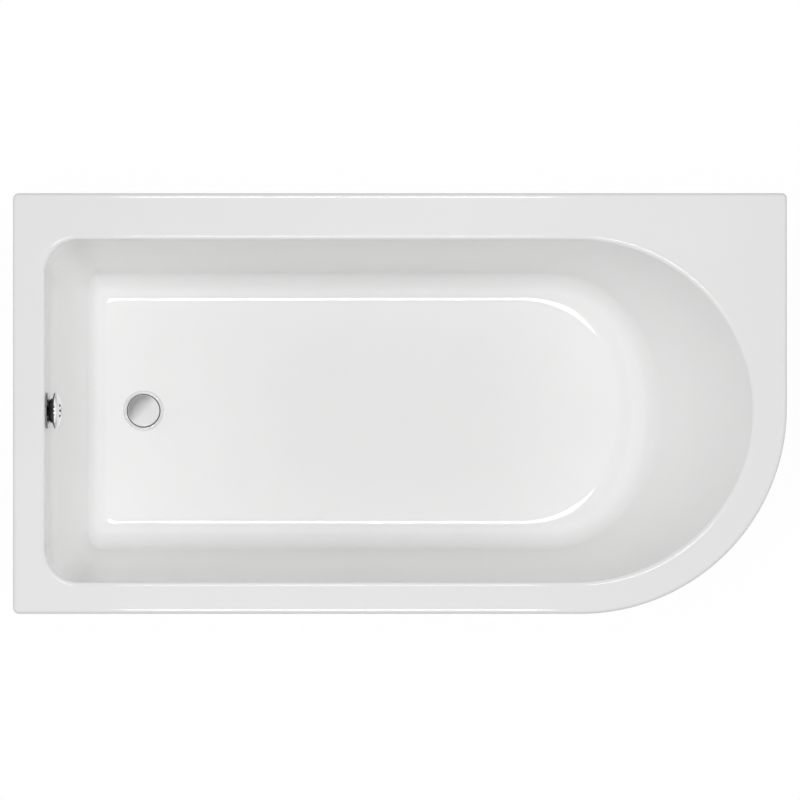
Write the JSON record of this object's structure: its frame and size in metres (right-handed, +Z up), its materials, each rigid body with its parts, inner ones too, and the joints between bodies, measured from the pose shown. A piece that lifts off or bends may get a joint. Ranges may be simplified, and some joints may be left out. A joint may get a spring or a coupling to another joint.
{
  "type": "shower bath",
  "caption": "White shower bath with a square waste end, a round head end, a rotary pop-up waste and overflow, on a steel leg set with adjustable feet.",
  "frame": {"origin": "middle of the rim's footprint, on the floor", "axes": "+X along the length towards the round head end, +Y towards the wall side, +Z up"},
  "size_m": [1.5, 0.815, 0.545],
  "materials": {
    "acrylic": "high gloss moulded acrylic",
    "glass_fibre": "rough sprayed glass fibre and resin",
    "chipboard": "raw chipboard",
    "timber": "sawn softwood",
    "galvanised_steel": "galvanised, spangled",
    "zinc_steel": "bright zinc",
    "foot_plastic": "black moulded plastic",
    "chrome": "polished chrome",
    "stem_steel": "turned stainless steel",
    "rubber": "soft black rubber",
    "white_plastic": "white moulded plastic",
    "hose_plastic": "ribbed pale grey plastic",
    "cable_plastic": "black plastic"
  },
  "bodies": {
    "root": {"acrylic_shell": "acrylic", "fibreglass_backing": "glass_fibre", "baseboard": "chipboard", "batten_back": "timber", "batten_front": "timber", "batten_left": "timber", "batten_right": "timber", "leg_rail_waste_end": "galvanised_steel", "leg_rail_head_end": "galvanised_steel", "centre_leg_plate": "galvanised_steel", "rail_screws": "zinc_steel", "centre_plate_screws": "zinc_steel", "leg_nuts_upper": "zinc_steel", "leg_nuts_lower": "zinc_steel", "wall_bracket_1": "galvanised_steel", "wall_bracket_2": "galvanised_steel", "bracket_screws": "zinc_steel", "waste_flange": "chrome", "waste_upper_seal": "rubber", "waste_lower_seal": "rubber", "waste_body": "white_plastic", "lever_pin": "stem_steel", "overflow_flange": "chrome", "overflow_seal": "rubber", "overflow_elbow": "white_plastic", "overflow_hose": "hose_plastic", "hose_nut_upper": "white_plastic", "hose_nut_lower": "white_plastic", "cable_sheath": "cable_plastic", "cable_gland_upper": "cable_plastic", "cable_gland_lower": "cable_plastic"},
    "knob": {"overflow_knob": "chrome", "knob_collar": "foot_plastic", "knob_spindle": "stem_steel"},
    "plug": {"plug_cap": "chrome", "plug_seal": "rubber", "plug_stem": "stem_steel"},
    "lever": {"lift_lever": "stem_steel"},
    "foot_1": {"leg_rod_1": "zinc_steel", "foot_pad_1": "foot_plastic"},
    "foot_2": {"leg_rod_2": "zinc_steel", "foot_pad_2": "foot_plastic"},
    "foot_3": {"leg_rod_3": "zinc_steel", "foot_pad_3": "foot_plastic"},
    "foot_4": {"leg_rod_4": "zinc_steel", "foot_pad_4": "foot_plastic"},
    "foot_5": {"leg_rod_5": "zinc_steel", "foot_pad_5": "foot_plastic"}
  },
  "joints": [
    {"name": "knob_turn", "type": "hinge", "parent": "root", "child": "knob", "pos_m": [-0.68422, -0.014, 0.503], "axis": [0.9945, 0, 0.1045], "range_deg": [0, 100]},
    {"name": "plug_lift", "type": "slide", "parent": "root", "child": "plug", "axis": [0, 0, 1], "range_m": [0, 0.01]},
    {"name": "lever_swing", "type": "hinge", "parent": "root", "child": "lever", "pos_m": [-0.518, -0.014, 0.1196], "axis": [0, -1, 0], "range_deg": [0, 32.4]},
    {"name": "foot_1_height", "type": "slide", "parent": "root", "child": "foot_1", "axis": [0, 0, 1], "range_m": [-0.03, 0]},
    {"name": "foot_2_height", "type": "slide", "parent": "root", "child": "foot_2", "axis": [0, 0, 1], "range_m": [-0.03, 0]},
    {"name": "foot_3_height", "type": "slide", "parent": "root", "child": "foot_3", "axis": [0, 0, 1], "range_m": [-0.03, 0]},
    {"name": "foot_4_height", "type": "slide", "parent": "root", "child": "foot_4", "axis": [0, 0, 1], "range_m": [-0.03, 0]},
    {"name": "foot_5_height", "type": "slide", "parent": "root", "child": "foot_5", "axis": [0, 0, 1], "range_m": [-0.015, 0]}
  ],
  "couplings": [
    {"joint": "plug_lift", "follows": "knob_turn", "m_per_rad": 0.005718},
    {"joint": "lever_swing", "follows": "knob_turn", "ratio": 0.32255}
  ]
}
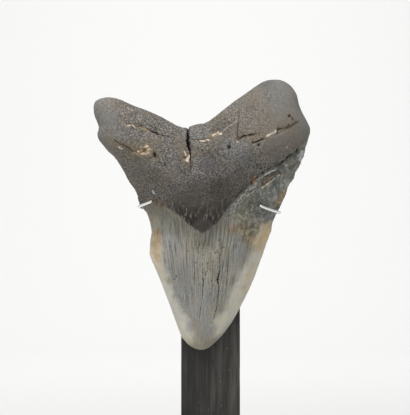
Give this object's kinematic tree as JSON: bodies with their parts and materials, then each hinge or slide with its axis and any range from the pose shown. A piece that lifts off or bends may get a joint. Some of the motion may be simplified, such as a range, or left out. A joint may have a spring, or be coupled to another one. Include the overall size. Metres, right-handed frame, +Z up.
{
  "type": "fossil shark tooth on a stand",
  "caption": "Large fossil shark tooth, root up and tip down, held by bent wire prongs in front of a square dark wooden post on a foot.",
  "frame": {"origin": "centre of the foot's underside", "axes": "+Z up along the post, the tooth's display face looks along -Y, +X to the right seen from the front"},
  "size_m": [0.0986, 0.076, 0.1852],
  "materials": {
    "fossil": "porous matt root, satin enamel",
    "dark_wood": "open-pored, dark stained, matt",
    "white_metal": "bright drawn wire"
  },
  "bodies": {
    "root": {"tooth": "fossil", "post": "dark_wood", "foot": "dark_wood", "left_prong": "white_metal", "right_prong": "white_metal"}
  },
  "joints": []
}
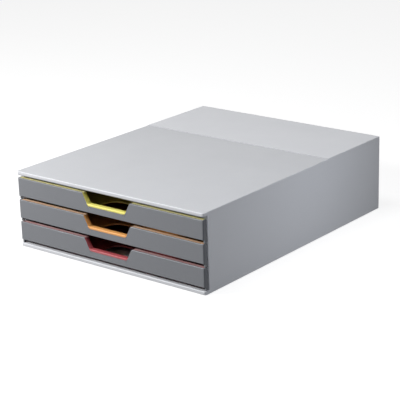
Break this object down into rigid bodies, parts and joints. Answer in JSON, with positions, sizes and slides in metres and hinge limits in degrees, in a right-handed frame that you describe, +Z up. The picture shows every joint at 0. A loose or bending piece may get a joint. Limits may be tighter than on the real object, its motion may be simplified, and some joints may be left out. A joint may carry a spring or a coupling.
{
  "type": "desktop file drawer",
  "caption": "Low desktop box with pull-out letter-tray drawers: light grey casing with a two-level top, grey fronts with a coloured edge and a trapezoid grip recess.",
  "frame": {"origin": "middle of the footprint, on the plane of the feet", "axes": "+Z up; the drawers open towards -Y; +X is to the right when the fronts are seen from the front"},
  "size_m": [0.28, 0.356, 0.095],
  "materials": {
    "casing_plastic": "light grey moulded polystyrene, fine satin texture",
    "front_plastic": "mid grey moulded polystyrene, fine satin texture",
    "tray_yellow": "yellow moulded polystyrene, satin",
    "tray_orange": "orange moulded polystyrene, satin",
    "tray_red": "red moulded polystyrene, satin",
    "rubber_feet": "dark grey rubber, matt",
    "screw_steel": "zinc plated steel"
  },
  "bodies": {
    "casing": {"top_cover": "casing_plastic", "base_tray": "casing_plastic", "left_side_wall": "casing_plastic", "right_side_wall": "casing_plastic", "back_panel": "casing_plastic", "left_runner_bottom": "casing_plastic", "left_runner_middle": "casing_plastic", "left_runner_top": "casing_plastic", "right_runner_bottom": "casing_plastic", "right_runner_middle": "casing_plastic", "right_runner_top": "casing_plastic", "foot_front_left": "rubber_feet", "foot_front_right": "rubber_feet", "foot_rear_left": "rubber_feet", "foot_rear_right": "rubber_feet", "base_screws": "screw_steel"},
    "bottom_drawer": {"bottom_drawer_tray": "tray_red", "bottom_drawer_front": "front_plastic"},
    "middle_drawer": {"middle_drawer_tray": "tray_orange", "middle_drawer_front": "front_plastic"},
    "top_drawer": {"top_drawer_tray": "tray_yellow", "top_drawer_front": "front_plastic"}
  },
  "joints": [
    {"name": "bottom_drawer_slide", "type": "slide", "parent": "casing", "child": "bottom_drawer", "axis": [0, -1, 0], "range_m": [0, 0.25]},
    {"name": "middle_drawer_slide", "type": "slide", "parent": "casing", "child": "middle_drawer", "axis": [0, -1, 0], "range_m": [0, 0.25]},
    {"name": "top_drawer_slide", "type": "slide", "parent": "casing", "child": "top_drawer", "axis": [0, -1, 0], "range_m": [0, 0.25]}
  ]
}
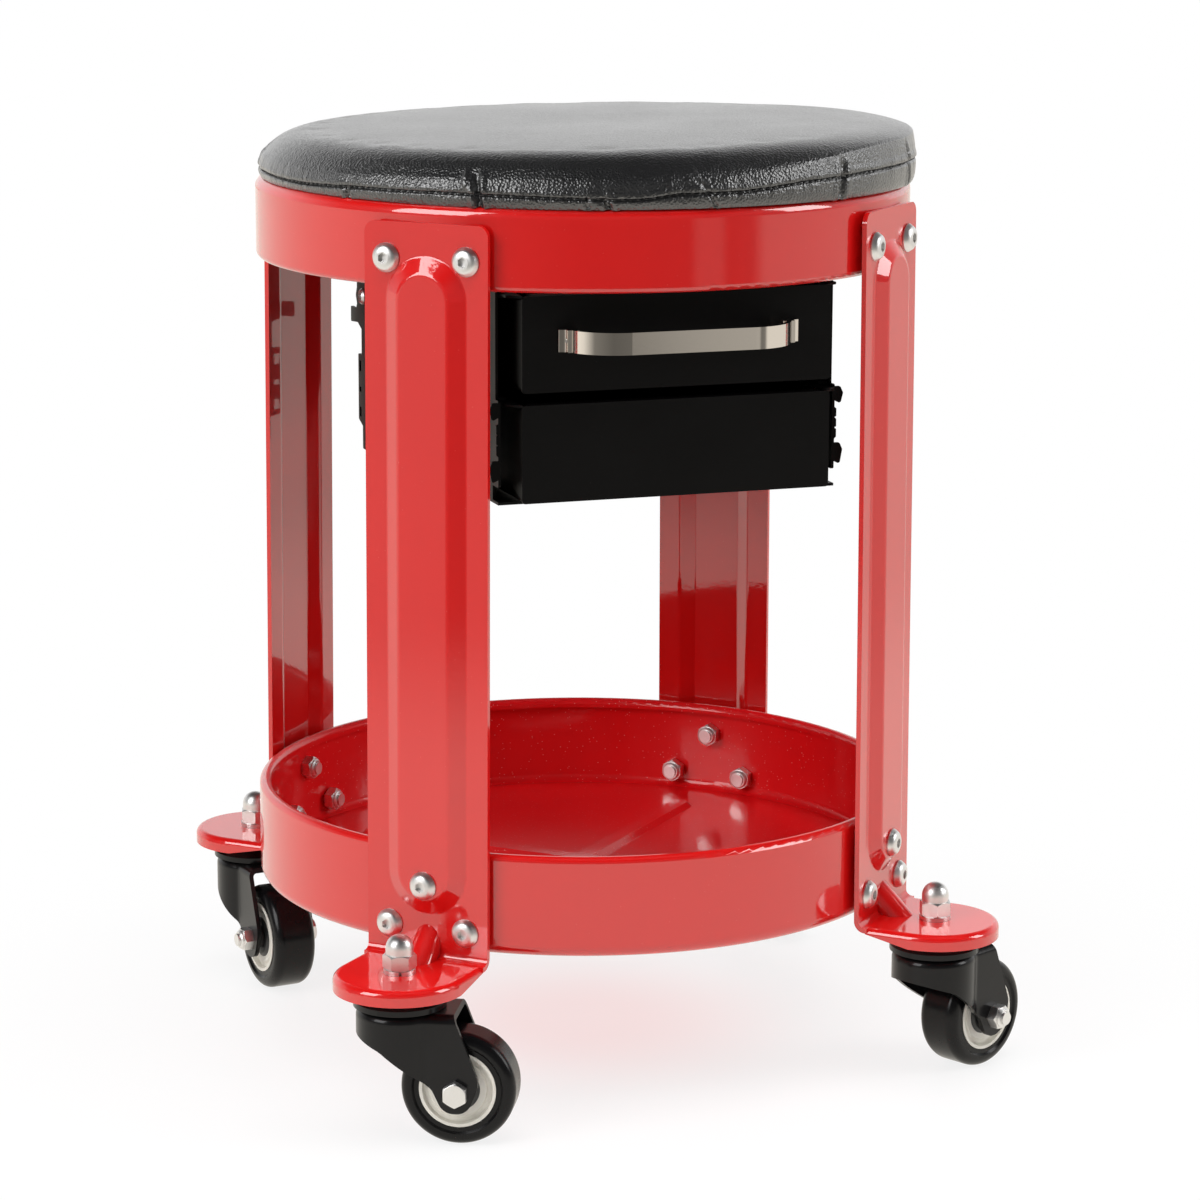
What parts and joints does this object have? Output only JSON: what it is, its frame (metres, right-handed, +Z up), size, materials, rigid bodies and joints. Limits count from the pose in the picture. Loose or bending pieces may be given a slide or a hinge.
------------------------------------
## [DIRECTIONS FOR THIS TASK]
Check every line of the data above for the string "lifts", and copy those that have it.

## [ANSWER TO THE TASK]
Write the JSON record of this object's structure: its frame and size in metres (right-handed, +Z up), its materials, each rigid body with its parts, inner ones too, and the joints between bodies, measured from the pose shown. A piece that lifts off or bends may get a joint. Ranges may be simplified, and some joints may be left out. A joint may get a spring or a coupling to another joint.
Give this object's kinematic tree as JSON: bodies with their parts and materials, then each hinge or slide with its axis and any range from the pose shown. A piece that lifts off or bends may get a joint. Some of the motion may be simplified, such as a range, or left out. A joint may have a spring, or be coupled to another one. Include the overall size. Metres, right-handed frame, +Z up.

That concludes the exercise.